I have been using RDataframe for some time and was wondering if there is an efficient method to sum over all events for vector objects.
For example, one could have a vector of floats in a TTree x = <a, b, c>. I am wondering if it is possible to sum over all the 0th index values (i.e. “a”) across the events in a TTree? I do know that it is possible to flatten the vector and then sum over the individual float.
Thanks for the post and welcome to the ROOT community!

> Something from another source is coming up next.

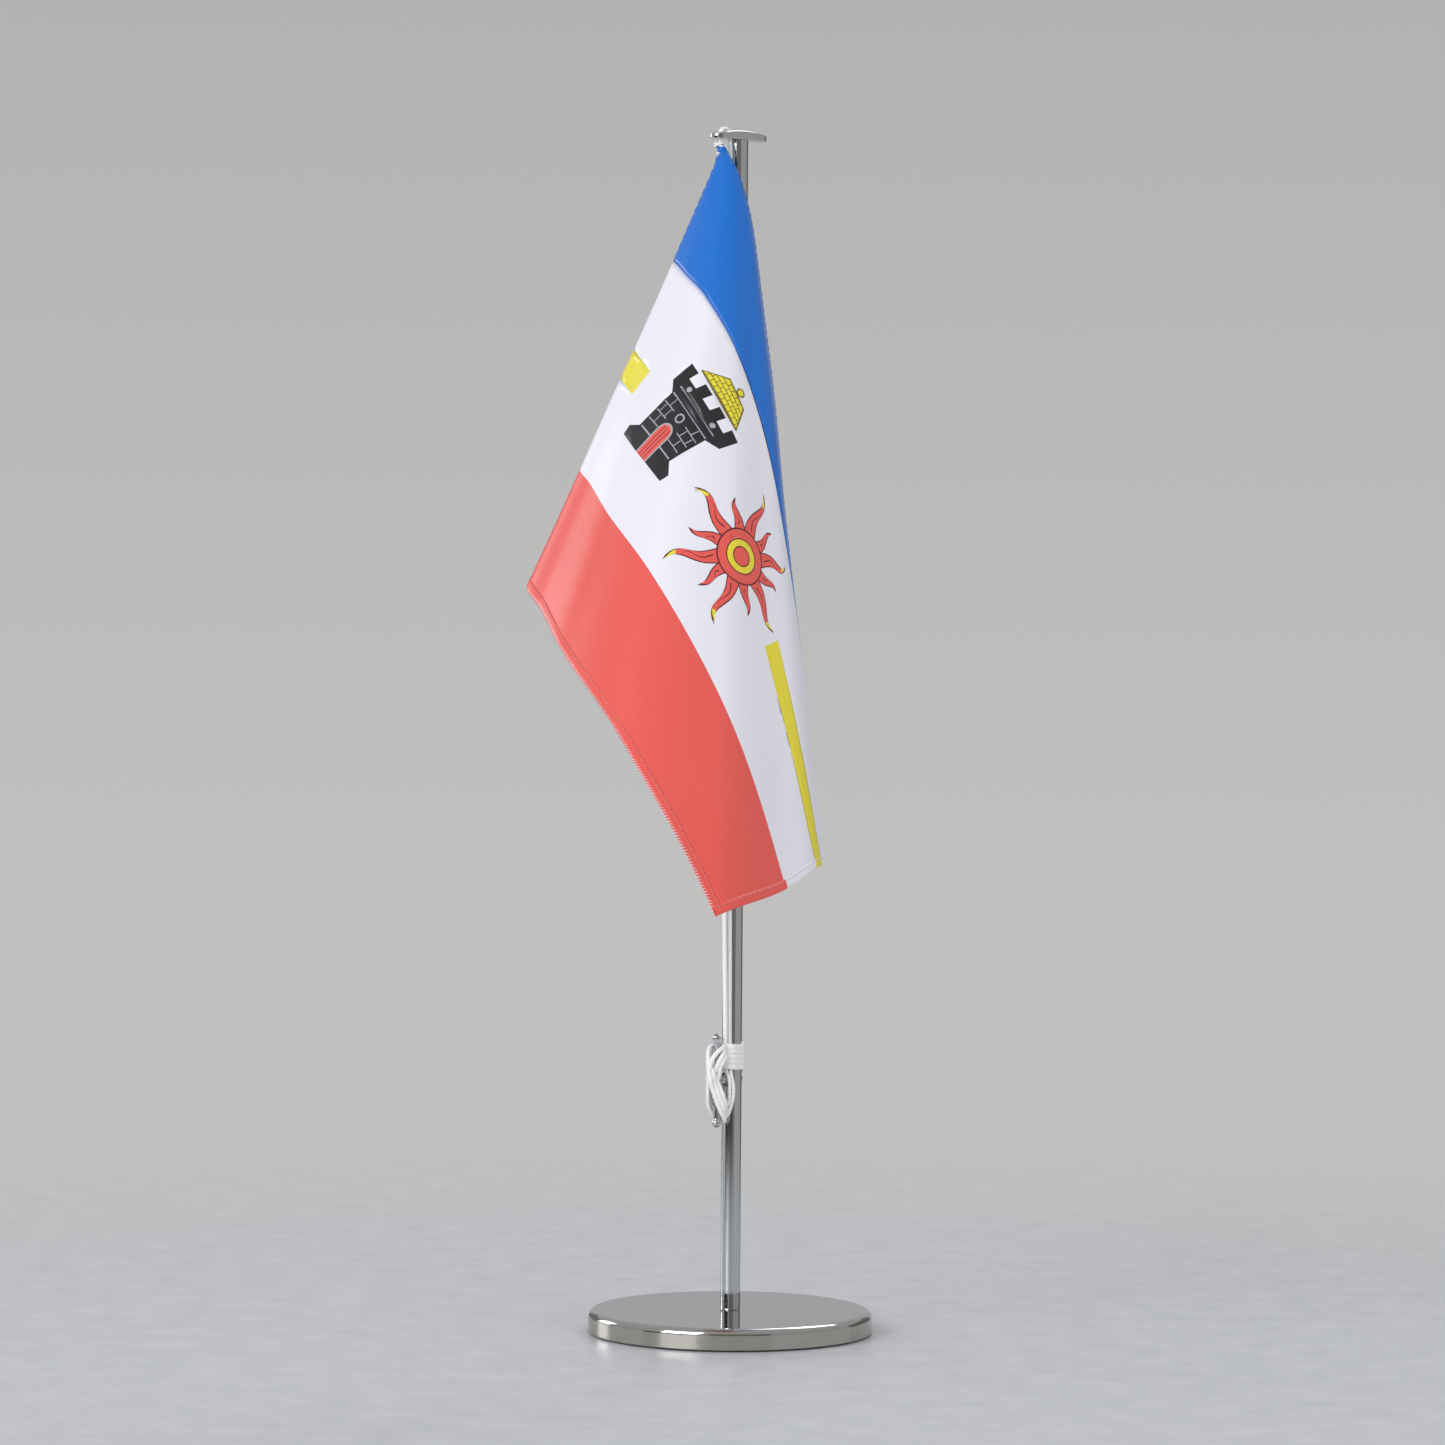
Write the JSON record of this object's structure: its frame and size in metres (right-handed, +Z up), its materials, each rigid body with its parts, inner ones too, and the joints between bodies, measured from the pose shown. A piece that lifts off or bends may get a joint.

Yes, there is, and it’s quite easy. If I understand correctly your question and make my guesswork right, it should be
auto first_element_sum = mydf.Define("first_element", "myVectorBranch[0]").Sum("first_element");
std::cout << *first_element_sum << std::endl;
You can be more efficient by specifying the type of the data stored in the vector. For example, supposing that the type stored in the vector is a float:
auto first_element_sum = mydf.Define("first_element", "myVectorBranch[0]").Sum<float>("first_element");
std::cout << *first_element_sum << std::endl;
Your code snippet definitely works, since it flattens the array. However, I was wondering if there was any feature/function in RDF that could exactly emulate the effect “np.sum” of this snippet:
import numpy as np
M = np.array([[1,2,3], [4,5,6]])
np.sum(M, axis = 0)
In this situation, one gets an output of sums as a vector. I am not sure how hard this would be to implement but such a feature seems quite natural to have in RDF
I think I do not understand well the question.
Do you have a branch with a vector<int> and you want to obtain per event the sum of the elements in such vector?
auto df = ROOT::RDataFrame(8);
auto dfVectorColumn = df.Define("v", [](){return std::vector<double>({1.,2.2,.32.2});});
auto sum = dfVectorColumn.Sum("v");
std::cout << *sum << std::endl;